Barrow (Ring Barrow), Doonaltan, Co. Sligo
Co. Sligo |
Barrows
On a steep, north-east-facing slope of a ridge running roughly north-west to south-east near Doonaltan in County Sligo, a shallow circular depression sits quietly in pasture, easy to walk past without recognising it for what it is.
This is a ring barrow, a type of prehistoric burial monument in which a low earthen bank or mound, sometimes accompanied by a ditch, encloses a central area that may once have held human remains or ritual deposits. The example at Doonaltan is much degraded, but its essential geometry survives: a roughly circular area about 9.4 metres in diameter, with a slightly raised rim around a metre wide that may represent the remains of a levelled bank. The interior is saucer-shaped in profile, dipping gently inward rather than rising to a peak, which is characteristic of this particular monument type.
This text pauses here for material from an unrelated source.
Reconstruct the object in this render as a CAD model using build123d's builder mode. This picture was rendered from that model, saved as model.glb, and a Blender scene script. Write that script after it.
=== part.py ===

What makes the Doonaltan barrow quietly interesting is not any single dramatic feature but rather its position and its relationship to the surrounding landscape. It sits at the break of slope, where the ground begins to steepen noticeably, and the asymmetry of its surviving height tells that story in numbers: the south-west side stands only about 0.6 metres above the surrounding ground, while the north-east side, holding its ground against the slope, rises to around 1.4 metres. Nineteen metres to the north-east lies a larger enclosure, a separate but presumably related monument, suggesting that this corner of the Sligo countryside once held some significance for the people who shaped it. Ring barrows of this kind are generally associated with the Bronze Age, a broad period spanning roughly 2500 to 500 BC, though dating any individual example with confidence requires excavation that has not, as far as the available record indicates, taken place here.